DIRECTIONS FOR THIS TASK:
Output all of the data below exactly as given.

DATASET CONTENT:

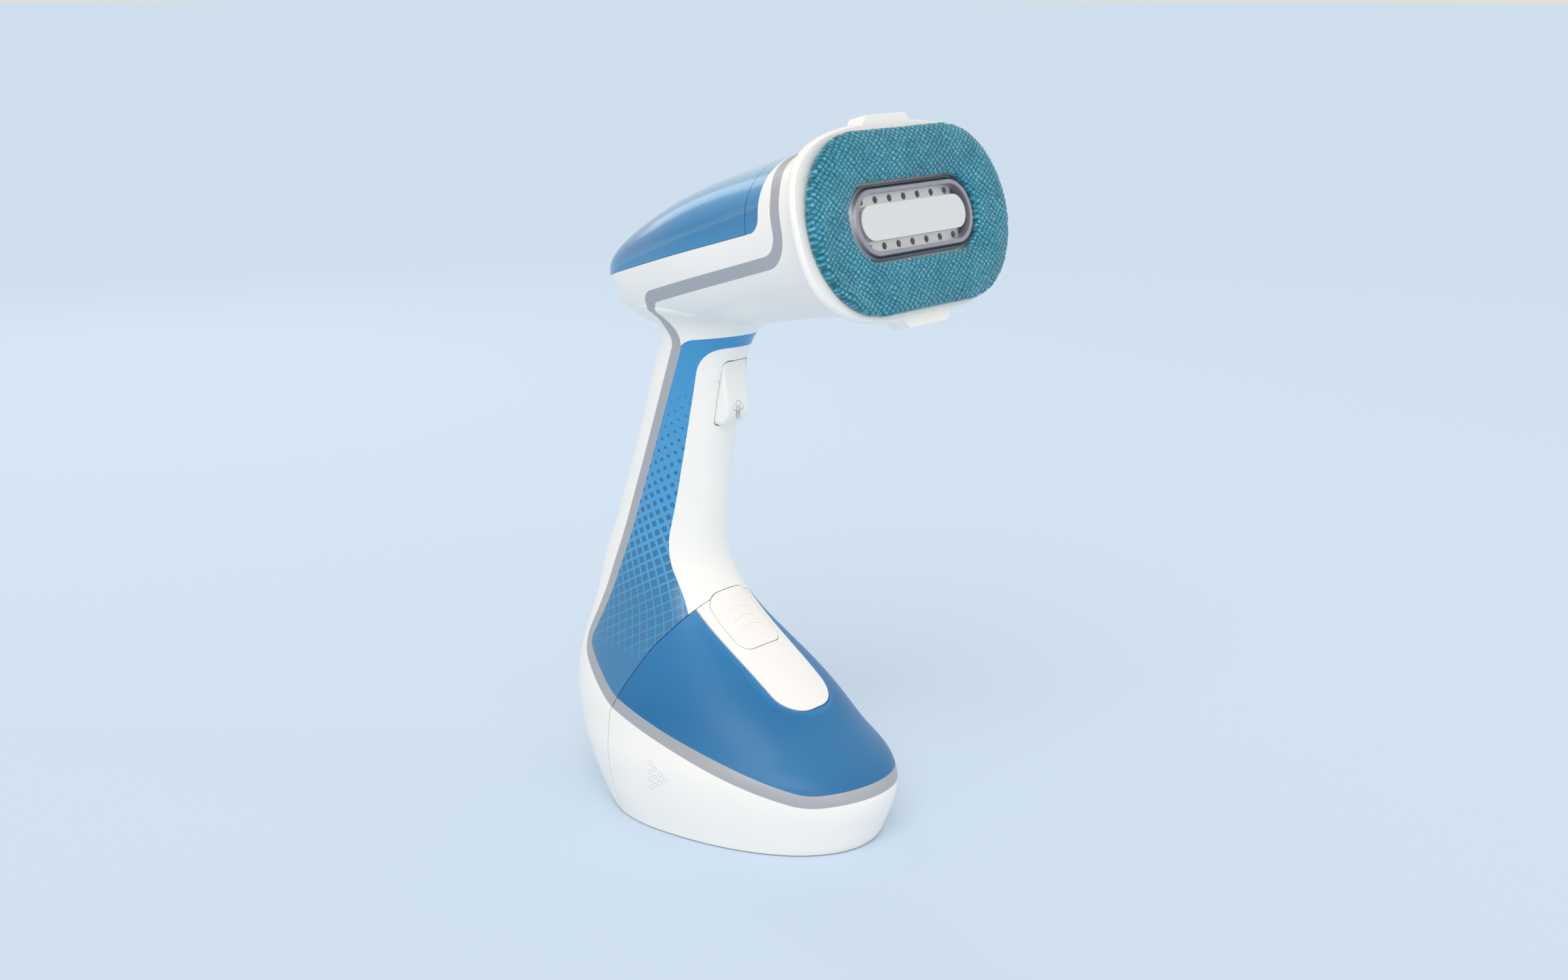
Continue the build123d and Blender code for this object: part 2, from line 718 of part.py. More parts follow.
with BuildPart() as steam_plate:
    add(slot_plate(outlet_length, outlet_height, ring_wall_back, 0))
    chamfer(steam_plate.faces().sort_by(Axis(outlet_point, nose))[-1].edges(), outlet_bevel)
    add(slot_plate(outlet_length + 8, outlet_height + 8, plate_back, ring_wall_back))
    add(slot_plate(pocket_length, pocket_height, -pocket_depth, 1), mode=Mode.SUBTRACT)
    add(slot_plate(pocket_length - 3, pocket_height - 3, plate_back - 1, -pocket_depth - 2.5),
        mode=Mode.SUBTRACT)
    with BuildSketch(head_face.offset(1)):
        with Locations((0, hole_row), (0, -hole_row)):
            with GridLocations(steam_hole_pitch, 1, steam_holes_per_row, 1):
                Circle(steam_hole_radius)
    extrude(amount=-20, mode=Mode.SUBTRACT)
save(steam_plate, "steam_plate")

with BuildPart() as deflector:
    add(slot_plate(island_length, island_height, -pocket_depth, -0.5))
save(deflector, "deflector")

with BuildPart() as plate_seal:
    add(slot_plate(outlet_length + 6, outlet_height + 6, seal_back, plate_back))
    add(slot_plate(pocket_length - 1, pocket_height - 1, seal_back - 1, plate_back + 1), mode=Mode.SUBTRACT)
save(plate_seal, "plate_seal")

heater_length = outlet_length + 3
heater_height = outlet_height + 4

with BuildPart() as heater_block:
    add(slot_plate(heater_length, heater_height, heater_back, seal_back))
    add(slot_plate(pocket_length - 1, pocket_height - 1, seal_back - chamber_depth, seal_back + 1),
        mode=Mode.SUBTRACT)
    add(rod(on_head(heater_back - nipple_length, heater_inlet_up), on_head(heater_back, heater_inlet_up),
            tube_radius))
    add(rod(on_head(heater_back - nipple_length - 1, heater_inlet_up),
            on_head(seal_back - chamber_depth, heater_inlet_up), tube_bore - 0.5), mode=Mode.SUBTRACT)
save(heater_block, "heater_block")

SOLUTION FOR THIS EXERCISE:
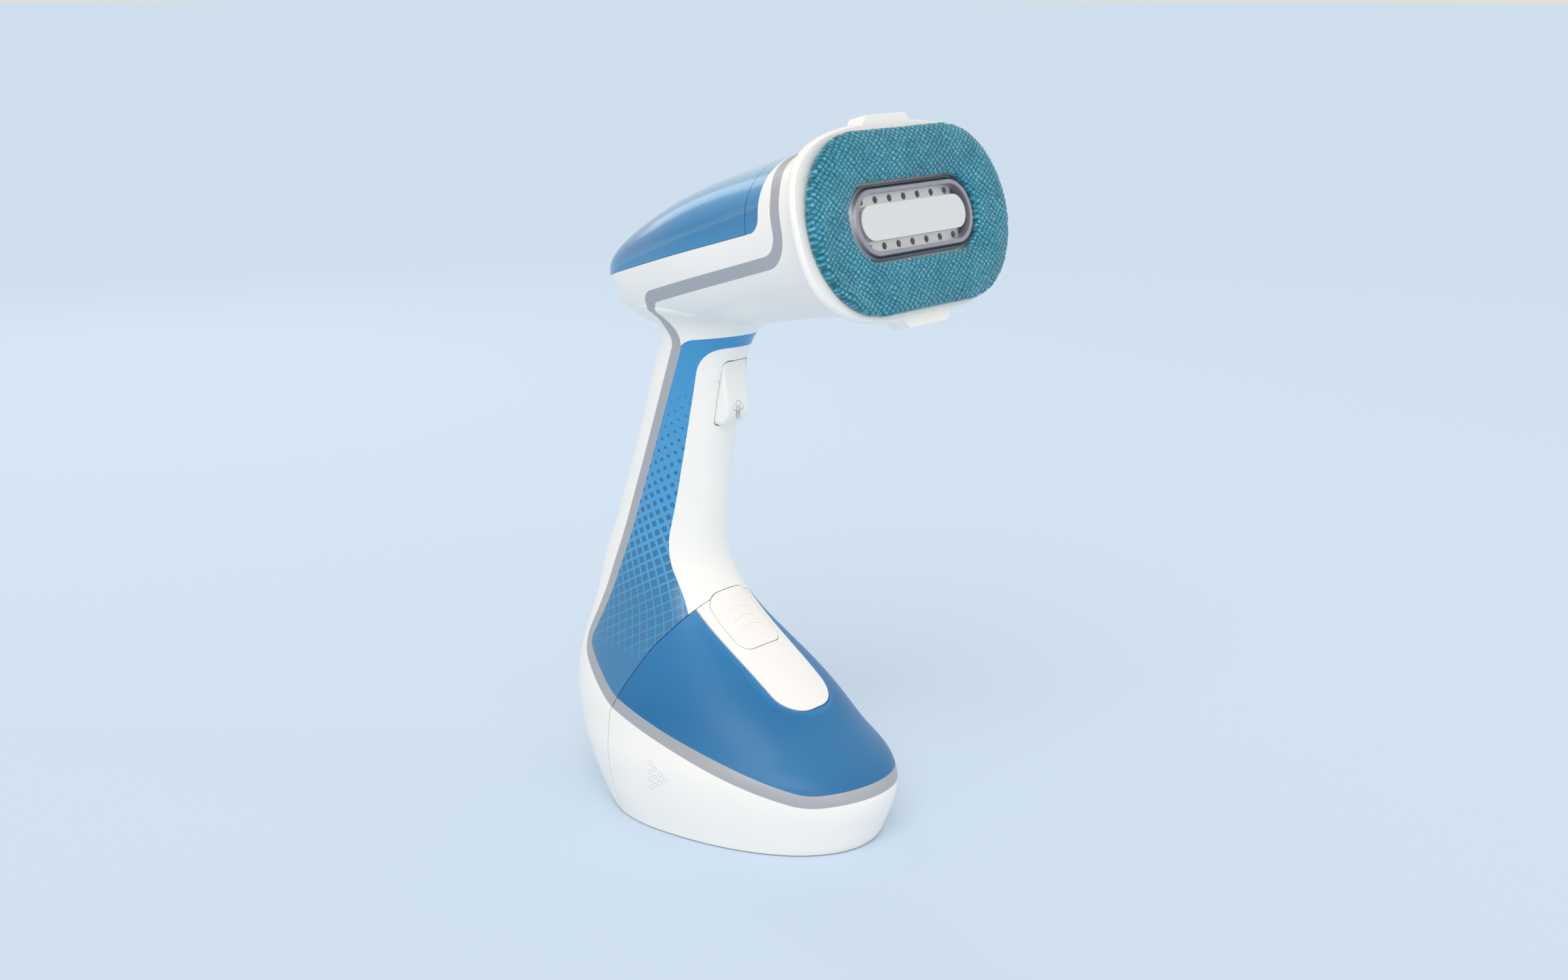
Continue the build123d and Blender code for this object: part 2, from line 718 of part.py. More parts follow.
with BuildPart() as steam_plate:
    add(slot_plate(outlet_length, outlet_height, ring_wall_back, 0))
    chamfer(steam_plate.faces().sort_by(Axis(outlet_point, nose))[-1].edges(), outlet_bevel)
    add(slot_plate(outlet_length + 8, outlet_height + 8, plate_back, ring_wall_back))
    add(slot_plate(pocket_length, pocket_height, -pocket_depth, 1), mode=Mode.SUBTRACT)
    add(slot_plate(pocket_length - 3, pocket_height - 3, plate_back - 1, -pocket_depth - 2.5),
        mode=Mode.SUBTRACT)
    with BuildSketch(head_face.offset(1)):
        with Locations((0, hole_row), (0, -hole_row)):
            with GridLocations(steam_hole_pitch, 1, steam_holes_per_row, 1):
                Circle(steam_hole_radius)
    extrude(amount=-20, mode=Mode.SUBTRACT)
save(steam_plate, "steam_plate")

with BuildPart() as deflector:
    add(slot_plate(island_length, island_height, -pocket_depth, -0.5))
save(deflector, "deflector")

with BuildPart() as plate_seal:
    add(slot_plate(outlet_length + 6, outlet_height + 6, seal_back, plate_back))
    add(slot_plate(pocket_length - 1, pocket_height - 1, seal_back - 1, plate_back + 1), mode=Mode.SUBTRACT)
save(plate_seal, "plate_seal")

heater_length = outlet_length + 3
heater_height = outlet_height + 4

with BuildPart() as heater_block:
    add(slot_plate(heater_length, heater_height, heater_back, seal_back))
    add(slot_plate(pocket_length - 1, pocket_height - 1, seal_back - chamber_depth, seal_back + 1),
        mode=Mode.SUBTRACT)
    add(rod(on_head(heater_back - nipple_length, heater_inlet_up), on_head(heater_back, heater_inlet_up),
            tube_radius))
    add(rod(on_head(heater_back - nipple_length - 1, heater_inlet_up),
            on_head(seal_back - chamber_depth, heater_inlet_up), tube_bore - 0.5), mode=Mode.SUBTRACT)
save(heater_block, "heater_block")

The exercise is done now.